_Source data:_
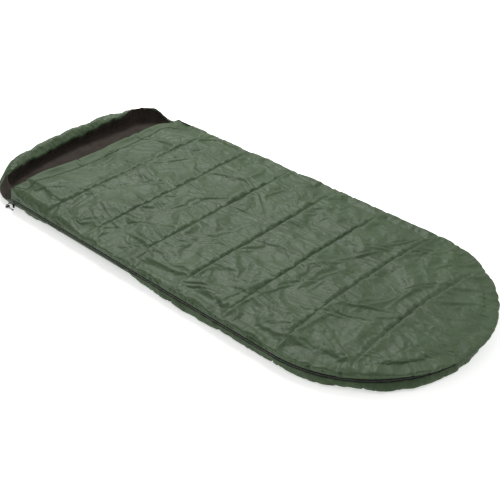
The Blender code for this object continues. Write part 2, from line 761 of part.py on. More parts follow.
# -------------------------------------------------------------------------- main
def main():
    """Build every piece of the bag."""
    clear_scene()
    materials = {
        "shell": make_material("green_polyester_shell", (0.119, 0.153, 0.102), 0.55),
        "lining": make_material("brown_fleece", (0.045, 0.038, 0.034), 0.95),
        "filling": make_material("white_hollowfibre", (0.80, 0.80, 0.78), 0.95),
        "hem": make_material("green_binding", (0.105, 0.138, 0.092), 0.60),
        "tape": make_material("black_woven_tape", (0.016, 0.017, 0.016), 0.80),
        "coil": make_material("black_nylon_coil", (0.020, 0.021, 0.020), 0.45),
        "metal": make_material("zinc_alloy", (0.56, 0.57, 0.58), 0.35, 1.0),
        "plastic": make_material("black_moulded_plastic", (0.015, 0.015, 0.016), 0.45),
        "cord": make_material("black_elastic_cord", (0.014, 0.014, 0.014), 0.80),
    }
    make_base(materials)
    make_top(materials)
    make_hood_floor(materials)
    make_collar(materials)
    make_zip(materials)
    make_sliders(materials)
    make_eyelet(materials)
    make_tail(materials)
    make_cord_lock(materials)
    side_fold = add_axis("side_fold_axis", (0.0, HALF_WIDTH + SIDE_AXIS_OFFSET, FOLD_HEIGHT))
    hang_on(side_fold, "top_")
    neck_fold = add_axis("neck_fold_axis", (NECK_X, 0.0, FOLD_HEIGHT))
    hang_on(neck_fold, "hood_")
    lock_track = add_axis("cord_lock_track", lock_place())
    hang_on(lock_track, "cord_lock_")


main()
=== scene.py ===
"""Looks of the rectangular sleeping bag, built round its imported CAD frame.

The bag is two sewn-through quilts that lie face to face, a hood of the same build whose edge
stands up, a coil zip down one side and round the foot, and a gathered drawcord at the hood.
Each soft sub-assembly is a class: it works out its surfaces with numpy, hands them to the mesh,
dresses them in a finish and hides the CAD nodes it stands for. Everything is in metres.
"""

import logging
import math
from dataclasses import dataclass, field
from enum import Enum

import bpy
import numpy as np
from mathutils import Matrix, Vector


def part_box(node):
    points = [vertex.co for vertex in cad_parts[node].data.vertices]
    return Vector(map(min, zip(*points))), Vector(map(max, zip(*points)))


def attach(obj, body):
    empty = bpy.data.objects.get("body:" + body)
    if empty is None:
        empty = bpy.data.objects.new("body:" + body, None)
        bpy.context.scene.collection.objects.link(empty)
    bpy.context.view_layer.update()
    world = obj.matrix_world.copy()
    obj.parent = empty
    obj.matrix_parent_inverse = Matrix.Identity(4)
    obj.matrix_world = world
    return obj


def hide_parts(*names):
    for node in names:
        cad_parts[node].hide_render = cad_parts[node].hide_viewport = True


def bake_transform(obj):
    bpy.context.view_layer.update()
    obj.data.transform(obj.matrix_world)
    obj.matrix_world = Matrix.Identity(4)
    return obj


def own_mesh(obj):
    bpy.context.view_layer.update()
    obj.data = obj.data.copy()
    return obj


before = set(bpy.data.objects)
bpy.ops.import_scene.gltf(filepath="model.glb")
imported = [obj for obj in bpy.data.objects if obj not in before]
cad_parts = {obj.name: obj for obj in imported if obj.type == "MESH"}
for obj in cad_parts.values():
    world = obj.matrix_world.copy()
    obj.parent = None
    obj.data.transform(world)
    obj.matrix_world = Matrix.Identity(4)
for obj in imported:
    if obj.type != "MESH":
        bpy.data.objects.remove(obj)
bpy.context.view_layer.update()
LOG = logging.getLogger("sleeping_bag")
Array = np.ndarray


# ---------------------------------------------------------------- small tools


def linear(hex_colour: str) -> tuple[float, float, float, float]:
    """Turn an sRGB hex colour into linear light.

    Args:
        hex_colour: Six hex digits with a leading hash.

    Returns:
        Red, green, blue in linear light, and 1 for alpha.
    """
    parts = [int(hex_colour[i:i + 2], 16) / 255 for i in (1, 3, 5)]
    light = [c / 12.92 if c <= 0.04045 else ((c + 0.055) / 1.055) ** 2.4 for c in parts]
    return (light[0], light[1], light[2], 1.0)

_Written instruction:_
Copy out the full material exactly as it appears.

_Response to the task:_
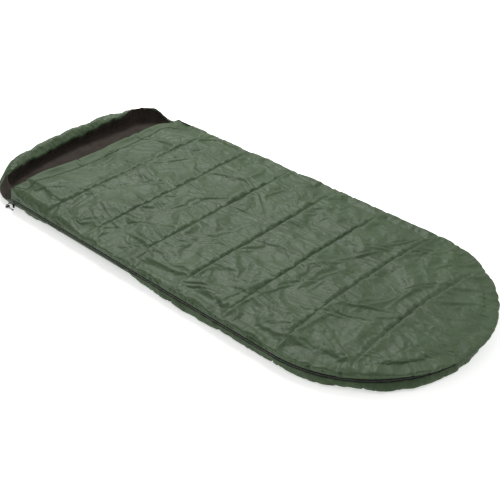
The Blender code for this object continues. Write part 2, from line 761 of part.py on. More parts follow.
# -------------------------------------------------------------------------- main
def main():
    """Build every piece of the bag."""
    clear_scene()
    materials = {
        "shell": make_material("green_polyester_shell", (0.119, 0.153, 0.102), 0.55),
        "lining": make_material("brown_fleece", (0.045, 0.038, 0.034), 0.95),
        "filling": make_material("white_hollowfibre", (0.80, 0.80, 0.78), 0.95),
        "hem": make_material("green_binding", (0.105, 0.138, 0.092), 0.60),
        "tape": make_material("black_woven_tape", (0.016, 0.017, 0.016), 0.80),
        "coil": make_material("black_nylon_coil", (0.020, 0.021, 0.020), 0.45),
        "metal": make_material("zinc_alloy", (0.56, 0.57, 0.58), 0.35, 1.0),
        "plastic": make_material("black_moulded_plastic", (0.015, 0.015, 0.016), 0.45),
        "cord": make_material("black_elastic_cord", (0.014, 0.014, 0.014), 0.80),
    }
    make_base(materials)
    make_top(materials)
    make_hood_floor(materials)
    make_collar(materials)
    make_zip(materials)
    make_sliders(materials)
    make_eyelet(materials)
    make_tail(materials)
    make_cord_lock(materials)
    side_fold = add_axis("side_fold_axis", (0.0, HALF_WIDTH + SIDE_AXIS_OFFSET, FOLD_HEIGHT))
    hang_on(side_fold, "top_")
    neck_fold = add_axis("neck_fold_axis", (NECK_X, 0.0, FOLD_HEIGHT))
    hang_on(neck_fold, "hood_")
    lock_track = add_axis("cord_lock_track", lock_place())
    hang_on(lock_track, "cord_lock_")


main()
=== scene.py ===
"""Looks of the rectangular sleeping bag, built round its imported CAD frame.

The bag is two sewn-through quilts that lie face to face, a hood of the same build whose edge
stands up, a coil zip down one side and round the foot, and a gathered drawcord at the hood.
Each soft sub-assembly is a class: it works out its surfaces with numpy, hands them to the mesh,
dresses them in a finish and hides the CAD nodes it stands for. Everything is in metres.
"""

import logging
import math
from dataclasses import dataclass, field
from enum import Enum

import bpy
import numpy as np
from mathutils import Matrix, Vector


def part_box(node):
    points = [vertex.co for vertex in cad_parts[node].data.vertices]
    return Vector(map(min, zip(*points))), Vector(map(max, zip(*points)))


def attach(obj, body):
    empty = bpy.data.objects.get("body:" + body)
    if empty is None:
        empty = bpy.data.objects.new("body:" + body, None)
        bpy.context.scene.collection.objects.link(empty)
    bpy.context.view_layer.update()
    world = obj.matrix_world.copy()
    obj.parent = empty
    obj.matrix_parent_inverse = Matrix.Identity(4)
    obj.matrix_world = world
    return obj


def hide_parts(*names):
    for node in names:
        cad_parts[node].hide_render = cad_parts[node].hide_viewport = True


def bake_transform(obj):
    bpy.context.view_layer.update()
    obj.data.transform(obj.matrix_world)
    obj.matrix_world = Matrix.Identity(4)
    return obj


def own_mesh(obj):
    bpy.context.view_layer.update()
    obj.data = obj.data.copy()
    return obj


before = set(bpy.data.objects)
bpy.ops.import_scene.gltf(filepath="model.glb")
imported = [obj for obj in bpy.data.objects if obj not in before]
cad_parts = {obj.name: obj for obj in imported if obj.type == "MESH"}
for obj in cad_parts.values():
    world = obj.matrix_world.copy()
    obj.parent = None
    obj.data.transform(world)
    obj.matrix_world = Matrix.Identity(4)
for obj in imported:
    if obj.type != "MESH":
        bpy.data.objects.remove(obj)
bpy.context.view_layer.update()
LOG = logging.getLogger("sleeping_bag")
Array = np.ndarray


# ---------------------------------------------------------------- small tools


def linear(hex_colour: str) -> tuple[float, float, float, float]:
    """Turn an sRGB hex colour into linear light.

    Args:
        hex_colour: Six hex digits with a leading hash.

    Returns:
        Red, green, blue in linear light, and 1 for alpha.
    """
    parts = [int(hex_colour[i:i + 2], 16) / 255 for i in (1, 3, 5)]
    light = [c / 12.92 if c <= 0.04045 else ((c + 0.055) / 1.055) ** 2.4 for c in parts]
    return (light[0], light[1], light[2], 1.0)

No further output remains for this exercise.